Unter Metonymie verstehen wir Begrifflichkeiten die nicht in den Bereich der Metaphern gehören die wir auf Menschen beziehen, weil wir ihnen keine humanen Qualitäten zuschreiben (vgl. Lakoff und Johnson 1998, S. 46). Ein Beispiel hierfür: Warum gibt das Finanzamt so unverständliche Einkommenssteuerformulare aus. Mit dem Finanzamt meinen wir aber in Wirklichkeiten die Beamten die im Finanzamt arbeiten. Wir benutzen also einen Begriff, um uns auf den anderen zu beziehen. Das Konzept Metapher unterscheidet sich von dem Konzept Metonymie dadurch, daß durch die Metapher ein Sachverhalt verständlicher gemacht wird, während die Metonymie eigentlich nur eine Beziehung zu einem andere Begriff herstellt, d.h. wir benutzen ein Wort stellvertretend für das andere. Metonymien sind in unserer Gemeinschaft genauso häufig zu finden, als wie Metaphern und werden genauso unbewußt ausgesprochen. Wenn man möchte könnte man allerdings sagen, daß metonymische Konzepte breiter angelegt sind als Metaphern. Hören wir den Begriff Finanzamt, denken wir nicht nur an die Beamten die dort arbeiten, wir schließen auch den Finanzminister, das Steuersystem und alle unsere Erfahrungen die wir mit dem Finanzamt gemacht haben in unsere Überlegungen mit ein. Folglich kann man an der Metonymie sehen, wie stark sie unser Denken und somit auch unser Handeln strukturiert. Oft schwimmen, wenn wir den Begriff Finanzamt nennen, auch Wertigkeiten mit, wie z.B. die im Finanzamt sind doch die hinterletzten Räuber. Demzufolge fühlen wir uns von dem Finanzamt oft ungerecht behandelt und stehen dieser Behörde auch nicht immer wohlwollend gegenüber. In der Metonymie findet dies Ausdruck, wobei man abermals erkennen kann, wie stark unser Alltagsleben, in diesem Fall von metonymischen Konzepten, geprägt ist.

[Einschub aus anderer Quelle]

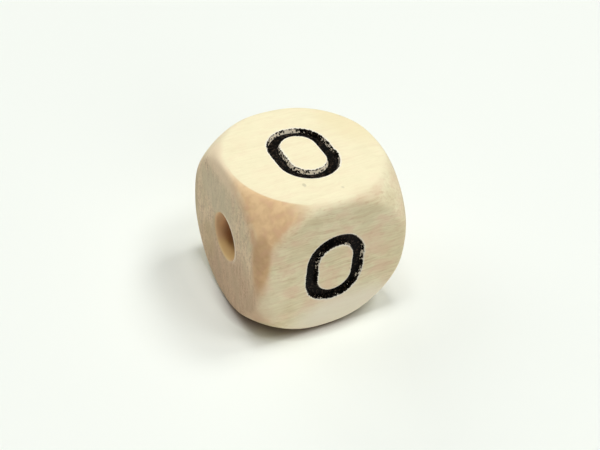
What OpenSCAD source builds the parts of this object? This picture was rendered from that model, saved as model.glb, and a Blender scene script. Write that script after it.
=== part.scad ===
// Small wooden cube bead: a cube whose corners are cut by a ball, with edges softened by tumbling,
// a cord hole from end to end and an oval ring pressed into each of the four sides around the hole.
// X runs along the hole, Z is up, and the origin is the middle of the bead. All sizes are in millimetres.

/* [Cube] */
// Width of the cube across its flat faces
side = 10; // [9:0.5:14]
// Depth of the ball cut at the middle of each edge, which sets how round the corners are
edge_cut = 0.11; // [0.06:0.01:0.35]
// Radius that tumbling leaves along the edges
tumble_r = 0.6; // [0.3:0.05:0.9]

/* [Cord hole] */
// Diameter of the cord hole
bore_d = 3; // [2:0.1:4]
// Width of the small break around each mouth of the hole
mouth_break = 0.12; // [0.05:0.01:0.3]

/* [Pressed ring] */
// Outside width of the ring, along the hole
ring_w = 3.8; // [3:0.1:4.6]
// Outside height of the ring, across the hole
ring_h = 5; // [4.8:0.1:6]
// Width of the pressed line at the surface of the wood
line_w = 0.75; // [0.5:0.05:1]
// How far each wall of the line leans in on its way down
line_lean = 0.1; // [0.02:0.01:0.2]
// Depth of the pressed line
line_depth = 0.35; // [0.15:0.05:0.6]

/* [Hidden] */
$fn = 96;

maple = [0.93, 0.87, 0.74];
foil_black = [0.09, 0.08, 0.09];

// The ball that cuts the corners passes just inside the middle of every edge
half = side / 2;
ball_r = side / sqrt(2) - edge_cut;

// The rim of each flat face is a rounding of tumble_r, centred on this circle and drawn as a few bands
core_half = half - tumble_r;
rim_r = sqrt(pow(ball_r - tumble_r, 2) - pow(core_half, 2));
rim_turn = atan(rim_r / core_half);
rim_bands = 3;

// Middle line of the ring: two half turns joined by two straight runs
bend_r = (ring_w - line_w) / 2;
straight = ring_h - ring_w;

// A point of the rim's rounding, from the flat face (0) to the ball (rim_bands)
function on_rim(band) =
    [rim_r, core_half] + tumble_r * [sin(rim_turn * band / rim_bands), cos(rim_turn * band / rim_bands)];

// The pressed line's section: it is line_w wide at the wood's surface, which is at height 0,
// and its walls carry on as far above the surface as they go below it
function line_section() = [
    [-line_w / 2 - line_lean, line_depth],
    [-line_w / 2 + line_lean, -line_depth],
    [line_w / 2 - line_lean, -line_depth],
    [line_w / 2 + line_lean, line_depth]
];

// Turned about Z, it rounds the rims of the top and bottom faces and clears the rest of the bead
module rim_spindle() {
    crown = on_rim(0) - on_rim(1);
    skirt = on_rim(rim_bands) - on_rim(rim_bands - 1);
    tip_z = on_rim(0)[1] - crown[1] * on_rim(0)[0] / crown[0];
    belt_r = on_rim(rim_bands)[0] - skirt[0] * on_rim(rim_bands)[1] / skirt[1];
    upper = [for (band = [1 : rim_bands - 1]) on_rim(band)];
    lower = [for (band = [rim_bands - 1 : -1 : 1]) [on_rim(band)[0], -on_rim(band)[1]]];
    rotate_extrude()
        polygon(concat([[0, tip_z]], upper, [[belt_r, 0]], lower, [[0, -tip_z]]));
}

// Square bar along Z with its four long edges rounded
module tumbled_bar() {
    linear_extrude(height = side, center = true) {
        square([side, 2 * core_half], center = true);
        square([2 * core_half, side], center = true);
        for (x = [-1, 1], y = [-1, 1])
            translate([x, y] * core_half)
                circle(r = tumble_r);
    }
}

// The shape common to three copies of a child, one along each axis
module common_to_axes() {
    intersection() {
        children();
        rotate([90, 0, 0]) children();
        rotate([0, 90, 0]) children();
    }
}

module rounded_cube() {
    intersection() {
        sphere(r = ball_r);
        common_to_axes() tumbled_bar();
        common_to_axes() rim_spindle();
    }
}

// The hole along X, with a break at each mouth
module cord_hole() {
    rotate([0, 90, 0]) {
        cylinder(h = side + 2 * mouth_break, d = bore_d, center = true);
        for (end = [0, 1])
            mirror([0, 0, end])
                translate([0, 0, half - mouth_break])
                    cylinder(h = 2 * mouth_break, r1 = bore_d / 2, r2 = bore_d / 2 + 2 * mouth_break);
    }
}

// Cutter for one pressed ring in the top face
module pressed_ring() {
    translate([0, 0, half]) {
        for (turn = [0, 180])
            rotate([0, 0, turn]) {
                translate([0, straight / 2, 0])
                    rotate_extrude(angle = 180)
                        translate([bend_r, 0])
                            polygon(line_section());
                translate([bend_r, straight / 2, 0])
                    rotate([90, 0, 0])
                        linear_extrude(height = straight)
                            polygon(line_section());
            }
    }
}

module bead() {
    difference() {
        color(maple) rounded_cube();
        color(maple) cord_hole();
        for (turn = [0 : 90 : 270])
            color(foil_black) rotate([turn, 0, 0]) pressed_ring();
    }
}

bead();
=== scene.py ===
# A small maple cube bead on a pale table: ball-cut corners, tumbled edges, a cord hole along X and a
# black oval ring pressed into each of the four sides around the hole.
import math

import bmesh
import bpy
from mathutils import Matrix, Vector, noise


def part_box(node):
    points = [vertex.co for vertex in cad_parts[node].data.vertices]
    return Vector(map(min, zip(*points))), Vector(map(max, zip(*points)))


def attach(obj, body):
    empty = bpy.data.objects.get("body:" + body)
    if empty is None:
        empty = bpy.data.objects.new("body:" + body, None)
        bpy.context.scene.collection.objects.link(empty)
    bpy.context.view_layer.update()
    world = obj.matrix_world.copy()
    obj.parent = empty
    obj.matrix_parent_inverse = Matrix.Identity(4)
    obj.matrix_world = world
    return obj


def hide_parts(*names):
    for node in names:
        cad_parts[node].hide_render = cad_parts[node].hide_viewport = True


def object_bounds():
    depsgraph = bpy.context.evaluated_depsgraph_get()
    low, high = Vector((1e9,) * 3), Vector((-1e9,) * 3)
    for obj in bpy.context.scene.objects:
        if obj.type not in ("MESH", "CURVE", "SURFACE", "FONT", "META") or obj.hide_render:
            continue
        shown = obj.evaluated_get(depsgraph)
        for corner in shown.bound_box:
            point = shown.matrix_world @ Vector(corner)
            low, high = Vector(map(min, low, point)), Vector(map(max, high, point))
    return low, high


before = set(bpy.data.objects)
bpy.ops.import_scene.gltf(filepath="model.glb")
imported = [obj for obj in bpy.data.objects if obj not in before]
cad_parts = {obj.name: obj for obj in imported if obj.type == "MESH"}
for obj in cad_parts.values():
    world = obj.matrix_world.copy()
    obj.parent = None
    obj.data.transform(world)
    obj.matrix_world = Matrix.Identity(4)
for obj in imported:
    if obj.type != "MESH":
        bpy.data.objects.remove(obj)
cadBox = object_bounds()
mm = 0.001

# The camera stands where the photograph's did, with the picture taken as 600 by 450 pixels
camera = {
    "azimuth": -30.2,  # degrees round the bead, 0 looks along +Y
    "elevation": 40.3,
    "roll": 5.24,
    "distance": 60.1,  # mm from the middle of the bead
    "focal": 962.7,  # pixels
    "middle": (297.4, 217.1),  # the pixel at which the middle of the bead stands
    "frame": (600, 450),
    "sensor": 36.0,
    "clip": (0.001, 20),  # m
}


def makeCamera():
    turn, tilt, roll = (math.radians(camera[name]) for name in ("azimuth", "elevation", "roll"))
    back = Vector((math.sin(turn) * math.cos(tilt), -math.cos(turn) * math.cos(tilt), math.sin(tilt)))
    levelRight = Vector((math.cos(turn), math.sin(turn), 0))
    levelUp = back.cross(levelRight)
    right = levelRight * math.cos(roll) + levelUp * math.sin(roll)
    up = levelUp * math.cos(roll) - levelRight * math.sin(roll)
    width, height = camera["frame"]
    aside = (camera["middle"][0] - width / 2) / camera["focal"]
    above = (height / 2 - camera["middle"][1]) / camera["focal"]
    toBead = (right * aside + up * above - back).normalized()
    eye = bpy.data.objects.new("camera", bpy.data.cameras.new("camera"))
    eye.data.sensor_width = camera["sensor"]
    eye.data.lens = camera["focal"] * camera["sensor"] / width
    eye.data.clip_start, eye.data.clip_end = camera["clip"]
    facing = Matrix((right, up, back)).transposed().to_4x4()
    eye.matrix_world = Matrix.Translation(-toBead * camera["distance"] * mm) @ facing
    bpy.context.scene.collection.objects.link(eye)
    bpy.context.scene.camera = eye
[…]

5. Ein Widerspruch in der Zeitorganisation

Der Begriff Zeit könnte auf den ersten Blick, ganz gegenteilig zu unseren bis jetzt erworbenen Erfahrungen, tatsächlich inkohärent sein. Vor allem wenn man folgende Beispiele vergleicht:

In den vor uns liegenden Wochen ... ( Zukunft ) Das liegt jetzt alles hinter uns. ( Vergangenheit ) Und

In den folgenden Wochen ... ( Zukunft )

In den vorhergehenden Wochen ... ( Vergangenheit ) (vgl. Lakoff und Johnson 1998, S. 53)

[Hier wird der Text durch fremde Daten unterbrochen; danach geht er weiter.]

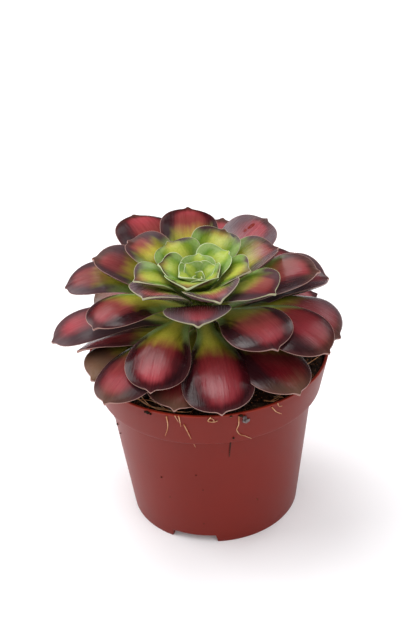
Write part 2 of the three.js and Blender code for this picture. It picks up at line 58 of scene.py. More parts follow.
# Each large leaf: the node that it stands for, its place on the spiral counted outwards,
# turn in degrees from the viewer's side, length, width, slope in degrees at the neck and
# at the tip, how far the edges curl up, roll about the midrib, and sideways swing. Then
# its looks: the share of its length where the red begins, how rosy its middle is, how
# orange the change to red is, how tan its tip is, how waxy it is, which also paints a pale
# sheen, how far the rosy middle lies to one side, which paints shade on the other side,
# and how glossy it is
LARGE_LEAVES = (
    ("leaf_01", 0, 20, 28, 27, 63, 19, 45, -3, 0, 0.81, 0.85, 0.6, 0.04, 0.43, 0.04, 0.6),
    ("leaf_02", 1, -79, 30, 21, 56, 20, 42, 10, 14, 0.95, 0.58, 0.72, 0.24, 0.15, 0.06, 0.6),
    ("leaf_03", 2, 82, 26, 22, 64, 28, 36, -8, -13, 0.95, 0.73, 0.36, 0.01, 0.18, 0.06, 0.4),
    ("leaf_04", 3, -3, 30, 29, 44, 15, 24, 2, 3, 0.32, 0.8, 0.15, 0.14, 0.45, 0.02, 0.5),
    ("leaf_05", 4, -150, 24, 23, 55, 12, 32, 1, 1, 1.01, 0.6, 0.75, 0.01, 0, 0.09, 0.4),
    ("leaf_06", 5, 68, 37, 27, 49, 14, 22, -9, -17, 0.73, 0.12, 0.62, 0, 0.15, 0.07, 0.2),
    ("leaf_07", 6, -59, 32, 29, 58, 25, 18, 20, 16, 0.79, 1.01, 1.02, 0.38, 0.53, 0.07, 0.8),
    ("leaf_08", 7, 159, 30, 24, 51, 4, 39, 4, -6, 0.93, 0.63, 0.13, 0.1, 0.1, -0.01, 0.6),
    ("leaf_09", 9, -133, 37, 23, 44, 3, 38, 9, 7, 0.8, 0.89, 0.71, 0.43, 0.16, 0.03, 0.3),
    ("leaf_10", 11, -33, 53, 27, 26, -13, -14, -3, 24, 0.58, 1, 0.07, 0, 0, -0.07, 0.7),
    ("leaf_11", 12, -173, 47, 26, 31, -5, 6, 7, -7, 0.7, 1.03, 0.46, 0.34, 0.01, -0.05, 0.2),
    ("leaf_12", 13, 46, 48, 29, 39, -4, 6, -4, -18, 0.56, 0.62, 0.76, 0.01, 0.02, 0.11, 1),
    ("leaf_13", 14, -82, 50, 24, 40, -1, -2, 14, 46, 0.64, 0.75, 0.49, 0, 0.01, -0.13, 0.7),
    ("leaf_14", 15, 123, 38, 25, 40, 5, 57, -12, -7, 0.78, 0.74, 0.94, 0.26, 0.44, 0.2, 1.1),
    ("leaf_15", 16, 10, 59, 30, 21, -7, -18, 2, -8, 0.48, 0.5, 0.01, 0.03, 0, 0.07, 0.8),
    ("leaf_16", 17, -151, 56, 30, 26, -10, -3, 14, -3, 0.61, 1, 0.58, 0.42, 0.04, -0.05, 0.2),
    ("leaf_17", 18, 63, 61, 28, 33, -12, 4, -9, -20, 0.46, 0.38, 0.04, 0.41, 0.02, 0.26, 0.5),
    ("leaf_18", 19, -40, 62, 26, 17, -1, -8, 12, 9, 0.55, 0.65, 0.5, 0.5, 0.07, -0.11, 0.3),
    ("leaf_19", 20, 102, 49, 27, 31, 9, 30, -12, -13, 0.56, 0.65, 0.96, 0.49, 0.06, 0.26, 0.8),
    ("leaf_20", 21, -120, 47, 25, 32, 9, 42, 11, 11, 0.71, 1.03, 0.25, 0.46, 0.18, -0.05, 0.3),
    ("leaf_21", 22, 40, 60, 29, 20, -4, 0, -14, -9, 0.56, 0, 0.1, 0.56, 0.01, 0.28, 0.6),
    ("leaf_22", 23, 151, 53, 25, 28, -5, 16, 4, -11, 0.39, 1.05, 0.15, 0.39, 0.56, -0.03, 1.2),
    ("leaf_23", 25, -12, 52, 29, 23, -4, -6, 1, 0, 0.6, 0.01, 0.36, 0.55, 0, 0, 0.2),
    ("leaf_24", 26, 77, 60, 33, 38, -17, -22, 2, -23, 0.55, 0.37, 0.07, 0.44, 0.41, 0.19, 0.5),
    ("leaf_25", 28, -121, 61, 20, 46, -38, 0, -3, 31, 0.72, 0.83, 0.39, 0.13, 0.21, -0.06, 0.4),
    ("leaf_26", 28, 104, 53, 31, 33, -10, 49, -9, -6, 0.43, 0.09, 0.26, 0.01, 0.35, 0.11, 1.2),
    ("leaf_27", 29, -83, 61, 20, 36, -20, 3, 3, 16, 0.47, 1.08, 0.01, 0, 0.23, -0.26, 0.4),
    ("leaf_28", 30, -68, 51, 28, 26, 2, -4, 48, 5, 0.48, 0.03, 0.07, 0.03, 0.03, 0.23, 0.2),
    ("leaf_29", 31, 168, 54, 28, 16, 0, 10, 0, 0, 0.4, 1.03, 0.1, 0.42, 0.25, 0.06, 1),
    ("leaf_30", 32, -51, 53, 32, 20, 7, -22, -4, 1, 0.73, 0.35, 0.6, 1, 0, 0, 0.2),
    ("leaf_31", 33, -148, 52, 28, 14, -4, 8, 0, 0, 0.4, 0.6, 0.1, 0, 0.1, -0.1, 1),
    ("leaf_32", 34, 132, 52, 28, 14, -6, 8, 0, 0, 0.4, 0.5, 0.1, 0, 0.1, 0, 1),
    ("leaf_33", 35, 180, 50, 28, 6, -26, -12, 0, 0, 0.4, 0.6, 0.1, 0, 0.1, 0.1, 1),
    ("leaf_34", 36, -126, 50, 27, 8, -16, -12, 0, 0, 0.44, 0.92, 0.21, 0.87, 0.1, 0.19, 1.2),
    ("leaf_35", 37, 112, 50, 27, 8, -15, -12, 0, 0, 0.4, 0.98, 0.1, 0.1, 0.22, 0.03, 1.2),
    ("leaf_36", 38, -160, 46, 26, 2, -28, -14, 0, 0, 0.45, 0.4, 0.3, 0.5, 0.1, 0, 1),
    ("leaf_37", 39, 150, 46, 26, 2, -26, -14, 0, 0, 0.4, 0.4, 0.2, 0.4, 0.1, 0, 1),
)
LAST_MIDDLE_PLACE = 7
HEART_GLOSS = 0.6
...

Im erstgenannten Beispiel liegt etwasvor unsbeziehungsweisehinter uns,was unserer kulturell geprägten Orientierung von Zukunft und Vergangenheit entspricht. Das zweite Beispiel führt aber das exakte Gegenteil auf, was somit einen Bruch der metaphorischen Ordnung darstellen würde. Um dennoch eine Kohärenz feststellen zu können, müssen wir uns mit unserer Vorne - hinten - Orientierung befassen.

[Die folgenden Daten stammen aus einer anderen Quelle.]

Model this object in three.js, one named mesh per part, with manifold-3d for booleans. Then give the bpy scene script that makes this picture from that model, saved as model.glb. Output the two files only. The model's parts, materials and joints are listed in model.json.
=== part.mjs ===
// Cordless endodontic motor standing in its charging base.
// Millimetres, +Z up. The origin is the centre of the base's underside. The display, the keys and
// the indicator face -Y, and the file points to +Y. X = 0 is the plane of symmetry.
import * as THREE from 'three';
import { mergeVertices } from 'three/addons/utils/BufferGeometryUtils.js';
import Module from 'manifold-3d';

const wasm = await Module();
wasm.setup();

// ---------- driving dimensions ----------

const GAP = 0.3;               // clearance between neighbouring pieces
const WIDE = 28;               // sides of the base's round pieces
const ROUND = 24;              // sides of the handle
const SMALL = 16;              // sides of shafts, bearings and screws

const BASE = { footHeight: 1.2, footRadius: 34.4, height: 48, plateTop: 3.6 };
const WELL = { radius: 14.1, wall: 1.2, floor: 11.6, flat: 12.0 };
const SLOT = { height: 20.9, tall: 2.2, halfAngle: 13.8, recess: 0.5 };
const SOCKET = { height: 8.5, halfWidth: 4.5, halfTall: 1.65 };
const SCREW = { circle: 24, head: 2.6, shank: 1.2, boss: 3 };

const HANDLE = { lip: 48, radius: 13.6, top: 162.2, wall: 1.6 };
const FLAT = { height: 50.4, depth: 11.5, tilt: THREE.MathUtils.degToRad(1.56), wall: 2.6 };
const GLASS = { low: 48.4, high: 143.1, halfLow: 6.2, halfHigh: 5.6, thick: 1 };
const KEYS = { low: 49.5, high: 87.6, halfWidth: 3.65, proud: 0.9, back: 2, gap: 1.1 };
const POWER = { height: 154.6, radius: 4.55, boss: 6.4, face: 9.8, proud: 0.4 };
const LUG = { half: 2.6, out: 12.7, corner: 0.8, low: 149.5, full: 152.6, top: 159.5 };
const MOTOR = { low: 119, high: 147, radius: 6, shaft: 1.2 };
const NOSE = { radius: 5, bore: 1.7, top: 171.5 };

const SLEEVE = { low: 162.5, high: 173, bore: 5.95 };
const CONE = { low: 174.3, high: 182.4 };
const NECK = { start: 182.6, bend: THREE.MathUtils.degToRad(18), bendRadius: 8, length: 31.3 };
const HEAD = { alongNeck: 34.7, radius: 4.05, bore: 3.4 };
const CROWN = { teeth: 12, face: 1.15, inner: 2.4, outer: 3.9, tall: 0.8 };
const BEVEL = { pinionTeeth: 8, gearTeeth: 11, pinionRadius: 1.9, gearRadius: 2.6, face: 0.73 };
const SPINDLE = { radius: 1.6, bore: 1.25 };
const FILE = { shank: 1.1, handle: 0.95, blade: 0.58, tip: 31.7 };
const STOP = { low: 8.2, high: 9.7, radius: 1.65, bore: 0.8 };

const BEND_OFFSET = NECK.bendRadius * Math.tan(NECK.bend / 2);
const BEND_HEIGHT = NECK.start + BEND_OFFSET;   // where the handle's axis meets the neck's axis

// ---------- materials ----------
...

Menschen und Tiere haben für uns ein klare Vorder- und Hintenansicht, genauso wie greifbare Gegenstände z.B. Zeitschriften, Fernsehapparate, Schränke usw. Bei Körpern, wie z.B. Pflanzen, Steinen oder auch Gebirgen und Seen usw. fällt die Festlegung schwerer, ebenso wie bei abstrakten Begriffen, wie es die Zeit ist. Bei diesem Beispiel kommt es also wieder darauf an, wo wir uns befinden, so definieren wir die uns zugewandte Seite eines Baumes als Vorderseite und die und abgewandte Seite als Hinterseite. Ähnlich verhält sich dies bei der Zeit. Die Betrachtung erfolgt von dem Standpunkt aus wovon wir sie sehen. Die vor mir liegenden Wochen, sind diese nur, bis sie einen gewissen Zeitpunkt erreichen z.B. Weihnachten. Die Wochen bis Weihnachten liegen vor mir, die Wochen nach Weihnachten liegen zwar auch vor mir, sind aber die Wochen die auf Weihnachten folgen. Äquivalent lassen sich so auch Beispiele für die Vergangenheit finden. Daraus läßt sich ersehen, daß der anfänglich scheinbare Widerspruch, der aufgetreten ist, nicht existiert, da es sich dabei nur um ein Problem der Betrachtungsweise handelt. Abschließend ist zu sagen, daß die Zeit ( Vergangenheit - Zukunft ) und die mit ihr verbundenen Metaphern, erneute Belege für das metaphorisch geprägte Konzeptsystem darstellen. Gleichzeitig wird aber auch die Verbundenheit zwischen den Metaphern demonstriert und somit bewiesen, daß sie kohärent zueinander sind.

6. Schlußbemerkungen

Lakoff und Johnson veranschaulichen in ihrem Buch ,,Metaphors we live by" auf sehr eindrucksvolle Art und Weise ihre Theorie, daß das gesamte menschliche Konzeptsystem und damit unser Denken und Handeln, durch Metaphern strukturiert wird. Meiner Meinung nach wird dies besonders durch das Wesen der wissenschaftlich betrachteten Metapher auffällig. Aber auch das Konzept Orientierungsmetapher, empfinde ich als beeindruckend, da es trotz seiner Komplexität nachvollziehbar ist, d.h. es ist nicht schwierig sich vorzustellen, daß die Menschheit sich an Konzepten wie oben - unten, innen - außen, orientiert. Somit stellt sich für mich dieses Metaphernkonzept als durchaus interessant und lesenswert dar.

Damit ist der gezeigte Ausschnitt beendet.